Look through the material below. Copy every line with the string "scene" in it.
####################
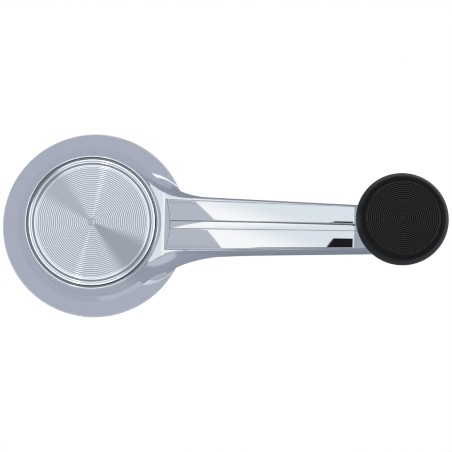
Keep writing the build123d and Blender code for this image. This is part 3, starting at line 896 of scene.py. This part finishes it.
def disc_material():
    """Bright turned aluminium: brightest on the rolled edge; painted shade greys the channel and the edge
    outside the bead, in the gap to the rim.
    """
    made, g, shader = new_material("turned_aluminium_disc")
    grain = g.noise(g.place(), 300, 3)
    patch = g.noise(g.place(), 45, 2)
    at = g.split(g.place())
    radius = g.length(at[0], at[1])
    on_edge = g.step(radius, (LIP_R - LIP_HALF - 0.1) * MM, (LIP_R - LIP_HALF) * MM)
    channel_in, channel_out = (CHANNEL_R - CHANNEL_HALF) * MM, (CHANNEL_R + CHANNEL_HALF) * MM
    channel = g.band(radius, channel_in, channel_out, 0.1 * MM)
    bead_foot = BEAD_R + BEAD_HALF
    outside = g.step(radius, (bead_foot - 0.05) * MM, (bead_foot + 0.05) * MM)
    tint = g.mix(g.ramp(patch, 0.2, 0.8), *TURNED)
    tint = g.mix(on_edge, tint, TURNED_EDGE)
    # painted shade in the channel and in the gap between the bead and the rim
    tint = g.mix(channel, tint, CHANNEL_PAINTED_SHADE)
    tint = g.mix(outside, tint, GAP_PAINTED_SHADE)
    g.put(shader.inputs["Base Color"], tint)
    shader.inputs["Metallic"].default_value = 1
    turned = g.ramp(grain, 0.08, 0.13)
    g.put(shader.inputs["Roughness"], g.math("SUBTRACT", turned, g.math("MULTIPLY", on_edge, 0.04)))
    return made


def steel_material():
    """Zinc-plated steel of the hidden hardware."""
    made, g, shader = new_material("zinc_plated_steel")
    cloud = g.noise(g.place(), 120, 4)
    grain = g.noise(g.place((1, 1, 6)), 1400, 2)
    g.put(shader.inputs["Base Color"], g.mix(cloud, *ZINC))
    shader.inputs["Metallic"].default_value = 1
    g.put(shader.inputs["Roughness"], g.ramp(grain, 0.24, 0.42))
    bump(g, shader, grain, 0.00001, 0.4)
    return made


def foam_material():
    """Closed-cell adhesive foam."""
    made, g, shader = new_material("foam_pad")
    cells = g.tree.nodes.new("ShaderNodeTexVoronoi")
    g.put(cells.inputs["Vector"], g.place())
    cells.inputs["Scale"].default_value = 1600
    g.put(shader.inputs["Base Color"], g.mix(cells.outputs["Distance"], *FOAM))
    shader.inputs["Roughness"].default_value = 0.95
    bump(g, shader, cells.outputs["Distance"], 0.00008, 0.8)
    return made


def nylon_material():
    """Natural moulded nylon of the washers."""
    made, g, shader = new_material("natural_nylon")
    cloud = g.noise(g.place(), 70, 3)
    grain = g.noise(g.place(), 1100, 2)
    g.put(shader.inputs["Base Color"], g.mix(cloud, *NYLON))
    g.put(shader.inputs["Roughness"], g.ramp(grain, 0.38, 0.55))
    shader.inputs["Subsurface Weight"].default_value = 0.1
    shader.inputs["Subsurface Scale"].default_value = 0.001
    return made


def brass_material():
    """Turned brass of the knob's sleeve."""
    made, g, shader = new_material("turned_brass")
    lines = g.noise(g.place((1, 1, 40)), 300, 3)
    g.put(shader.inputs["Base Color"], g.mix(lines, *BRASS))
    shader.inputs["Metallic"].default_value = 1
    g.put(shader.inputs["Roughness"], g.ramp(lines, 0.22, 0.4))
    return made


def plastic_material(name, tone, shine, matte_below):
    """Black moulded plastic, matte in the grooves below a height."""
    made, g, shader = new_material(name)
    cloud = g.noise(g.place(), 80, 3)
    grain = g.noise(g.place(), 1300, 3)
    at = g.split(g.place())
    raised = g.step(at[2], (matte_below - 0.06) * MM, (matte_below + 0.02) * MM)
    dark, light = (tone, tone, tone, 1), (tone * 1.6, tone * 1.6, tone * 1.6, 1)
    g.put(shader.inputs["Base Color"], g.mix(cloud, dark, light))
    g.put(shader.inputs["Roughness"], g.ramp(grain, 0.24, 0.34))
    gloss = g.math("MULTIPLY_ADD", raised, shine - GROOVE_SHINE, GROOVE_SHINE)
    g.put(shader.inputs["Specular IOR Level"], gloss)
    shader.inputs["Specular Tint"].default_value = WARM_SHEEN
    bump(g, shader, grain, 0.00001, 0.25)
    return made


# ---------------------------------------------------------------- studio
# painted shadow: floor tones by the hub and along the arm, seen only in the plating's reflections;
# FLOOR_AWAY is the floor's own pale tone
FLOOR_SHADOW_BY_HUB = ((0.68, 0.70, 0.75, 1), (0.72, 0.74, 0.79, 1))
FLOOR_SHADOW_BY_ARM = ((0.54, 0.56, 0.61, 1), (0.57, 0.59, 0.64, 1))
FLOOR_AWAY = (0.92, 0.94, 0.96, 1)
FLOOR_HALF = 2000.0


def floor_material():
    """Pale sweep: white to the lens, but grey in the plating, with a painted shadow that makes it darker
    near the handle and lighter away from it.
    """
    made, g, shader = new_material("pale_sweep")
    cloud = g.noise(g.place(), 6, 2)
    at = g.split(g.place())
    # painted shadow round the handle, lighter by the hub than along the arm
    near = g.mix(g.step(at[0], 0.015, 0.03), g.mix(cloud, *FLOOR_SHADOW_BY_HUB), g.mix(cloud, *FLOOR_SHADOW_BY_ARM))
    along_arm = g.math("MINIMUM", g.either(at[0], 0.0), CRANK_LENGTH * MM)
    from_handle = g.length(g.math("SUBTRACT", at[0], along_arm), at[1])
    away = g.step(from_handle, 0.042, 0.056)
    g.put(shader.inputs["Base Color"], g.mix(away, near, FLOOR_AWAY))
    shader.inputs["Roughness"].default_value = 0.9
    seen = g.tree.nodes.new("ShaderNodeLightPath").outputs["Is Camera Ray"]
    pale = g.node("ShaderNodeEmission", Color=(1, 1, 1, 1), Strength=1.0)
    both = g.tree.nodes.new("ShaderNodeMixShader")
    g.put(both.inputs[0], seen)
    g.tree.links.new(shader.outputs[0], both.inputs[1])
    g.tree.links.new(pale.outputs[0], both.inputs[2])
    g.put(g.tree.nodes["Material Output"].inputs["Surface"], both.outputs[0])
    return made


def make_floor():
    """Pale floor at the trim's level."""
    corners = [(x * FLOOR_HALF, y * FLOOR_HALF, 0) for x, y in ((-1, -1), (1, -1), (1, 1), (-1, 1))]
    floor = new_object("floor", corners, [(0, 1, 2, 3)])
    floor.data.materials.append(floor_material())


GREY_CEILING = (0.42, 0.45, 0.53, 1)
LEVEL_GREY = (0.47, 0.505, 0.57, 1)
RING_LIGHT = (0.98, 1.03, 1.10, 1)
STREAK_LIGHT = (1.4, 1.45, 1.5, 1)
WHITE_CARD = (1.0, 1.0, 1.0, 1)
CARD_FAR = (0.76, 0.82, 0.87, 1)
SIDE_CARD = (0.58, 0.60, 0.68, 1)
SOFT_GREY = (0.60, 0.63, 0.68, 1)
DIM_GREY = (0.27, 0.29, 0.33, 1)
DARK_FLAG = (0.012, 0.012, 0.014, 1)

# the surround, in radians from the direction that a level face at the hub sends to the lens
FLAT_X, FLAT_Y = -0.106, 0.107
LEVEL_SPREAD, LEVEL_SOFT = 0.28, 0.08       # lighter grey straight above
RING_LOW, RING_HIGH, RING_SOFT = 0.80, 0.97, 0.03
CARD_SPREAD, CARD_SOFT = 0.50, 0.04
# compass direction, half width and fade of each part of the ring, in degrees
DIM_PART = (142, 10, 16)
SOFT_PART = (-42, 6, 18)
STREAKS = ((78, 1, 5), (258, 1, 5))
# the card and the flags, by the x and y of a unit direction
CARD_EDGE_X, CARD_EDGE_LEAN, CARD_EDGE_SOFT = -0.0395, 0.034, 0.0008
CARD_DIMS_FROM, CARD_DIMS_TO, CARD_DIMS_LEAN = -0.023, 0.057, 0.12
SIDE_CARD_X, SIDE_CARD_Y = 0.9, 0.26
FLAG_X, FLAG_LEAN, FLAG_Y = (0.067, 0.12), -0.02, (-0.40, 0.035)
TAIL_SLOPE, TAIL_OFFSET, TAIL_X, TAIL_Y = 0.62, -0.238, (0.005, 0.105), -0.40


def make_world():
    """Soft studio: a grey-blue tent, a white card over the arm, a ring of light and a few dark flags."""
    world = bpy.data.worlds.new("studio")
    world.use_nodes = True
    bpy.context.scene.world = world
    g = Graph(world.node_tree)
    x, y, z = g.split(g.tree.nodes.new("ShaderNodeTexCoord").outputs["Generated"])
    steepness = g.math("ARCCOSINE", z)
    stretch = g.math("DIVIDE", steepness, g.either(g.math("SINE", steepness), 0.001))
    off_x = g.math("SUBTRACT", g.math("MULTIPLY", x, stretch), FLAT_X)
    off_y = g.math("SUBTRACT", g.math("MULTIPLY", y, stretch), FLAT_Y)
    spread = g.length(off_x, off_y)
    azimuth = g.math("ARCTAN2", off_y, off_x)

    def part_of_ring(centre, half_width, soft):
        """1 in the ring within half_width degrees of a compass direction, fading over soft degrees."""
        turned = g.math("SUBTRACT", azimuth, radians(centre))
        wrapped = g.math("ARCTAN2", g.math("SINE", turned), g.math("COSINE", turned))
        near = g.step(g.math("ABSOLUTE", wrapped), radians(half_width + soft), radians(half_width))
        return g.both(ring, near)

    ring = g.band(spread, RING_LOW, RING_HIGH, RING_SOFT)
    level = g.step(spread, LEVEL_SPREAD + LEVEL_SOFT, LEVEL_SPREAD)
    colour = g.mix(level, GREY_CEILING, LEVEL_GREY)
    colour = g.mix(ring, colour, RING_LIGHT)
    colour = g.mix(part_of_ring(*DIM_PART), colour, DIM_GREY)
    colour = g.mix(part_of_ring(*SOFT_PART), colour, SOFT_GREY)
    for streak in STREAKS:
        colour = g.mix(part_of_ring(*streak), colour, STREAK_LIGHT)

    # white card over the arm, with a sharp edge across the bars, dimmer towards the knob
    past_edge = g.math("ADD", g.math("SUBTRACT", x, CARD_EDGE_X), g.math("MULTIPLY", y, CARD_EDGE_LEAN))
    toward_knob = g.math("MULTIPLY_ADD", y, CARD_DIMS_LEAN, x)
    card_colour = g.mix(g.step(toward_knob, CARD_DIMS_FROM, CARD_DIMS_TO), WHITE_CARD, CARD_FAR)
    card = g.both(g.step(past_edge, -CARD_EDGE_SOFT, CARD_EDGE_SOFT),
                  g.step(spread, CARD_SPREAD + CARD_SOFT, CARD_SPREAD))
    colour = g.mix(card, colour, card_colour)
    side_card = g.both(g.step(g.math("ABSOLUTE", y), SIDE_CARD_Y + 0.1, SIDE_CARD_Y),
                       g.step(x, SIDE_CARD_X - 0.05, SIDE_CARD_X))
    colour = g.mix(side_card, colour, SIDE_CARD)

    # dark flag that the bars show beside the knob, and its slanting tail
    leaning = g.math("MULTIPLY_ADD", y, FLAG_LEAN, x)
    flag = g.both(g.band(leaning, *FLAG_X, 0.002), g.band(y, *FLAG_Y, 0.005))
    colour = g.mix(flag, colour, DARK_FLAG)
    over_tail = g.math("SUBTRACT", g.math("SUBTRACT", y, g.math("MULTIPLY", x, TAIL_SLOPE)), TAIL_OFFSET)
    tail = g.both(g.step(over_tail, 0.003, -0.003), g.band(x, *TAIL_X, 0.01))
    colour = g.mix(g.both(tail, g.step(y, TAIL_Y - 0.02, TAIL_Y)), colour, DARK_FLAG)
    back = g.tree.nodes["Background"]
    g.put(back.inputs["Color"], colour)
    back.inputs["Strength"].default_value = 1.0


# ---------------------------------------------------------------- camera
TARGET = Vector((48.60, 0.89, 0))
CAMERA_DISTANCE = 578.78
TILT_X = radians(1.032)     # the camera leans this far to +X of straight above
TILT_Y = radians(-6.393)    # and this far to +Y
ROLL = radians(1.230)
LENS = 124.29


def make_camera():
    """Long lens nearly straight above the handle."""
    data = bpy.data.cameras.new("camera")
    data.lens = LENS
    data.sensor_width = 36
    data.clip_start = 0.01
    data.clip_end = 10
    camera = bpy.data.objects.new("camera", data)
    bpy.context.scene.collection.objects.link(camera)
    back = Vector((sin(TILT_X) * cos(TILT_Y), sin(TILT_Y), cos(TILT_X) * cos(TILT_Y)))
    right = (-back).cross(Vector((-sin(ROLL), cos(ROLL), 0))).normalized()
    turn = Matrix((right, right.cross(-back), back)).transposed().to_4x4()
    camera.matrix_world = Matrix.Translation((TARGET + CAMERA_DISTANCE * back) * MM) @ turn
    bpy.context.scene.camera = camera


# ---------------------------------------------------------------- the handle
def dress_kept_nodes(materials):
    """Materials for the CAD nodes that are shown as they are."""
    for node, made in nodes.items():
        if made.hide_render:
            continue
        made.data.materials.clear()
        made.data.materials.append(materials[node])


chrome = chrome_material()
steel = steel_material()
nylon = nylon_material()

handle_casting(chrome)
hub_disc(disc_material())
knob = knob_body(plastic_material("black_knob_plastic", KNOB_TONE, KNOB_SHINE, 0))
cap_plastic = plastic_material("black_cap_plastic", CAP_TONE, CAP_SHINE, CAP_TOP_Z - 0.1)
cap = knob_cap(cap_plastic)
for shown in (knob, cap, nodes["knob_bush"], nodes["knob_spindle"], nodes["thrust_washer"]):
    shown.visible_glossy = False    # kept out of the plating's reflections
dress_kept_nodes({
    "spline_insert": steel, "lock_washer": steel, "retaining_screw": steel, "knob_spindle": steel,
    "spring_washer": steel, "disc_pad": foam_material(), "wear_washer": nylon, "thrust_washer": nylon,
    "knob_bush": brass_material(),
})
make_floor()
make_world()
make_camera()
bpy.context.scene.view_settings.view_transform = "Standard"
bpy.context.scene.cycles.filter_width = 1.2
####################
__Finished task__
Keep writing the build123d and Blender code for this image. This is part 3, starting at line 896 of scene.py. This part finishes it.
    bpy.context.scene.world = world
    bpy.context.scene.collection.objects.link(camera)
    bpy.context.scene.camera = camera
bpy.context.scene.view_settings.view_transform = "Standard"
bpy.context.scene.cycles.filter_width = 1.2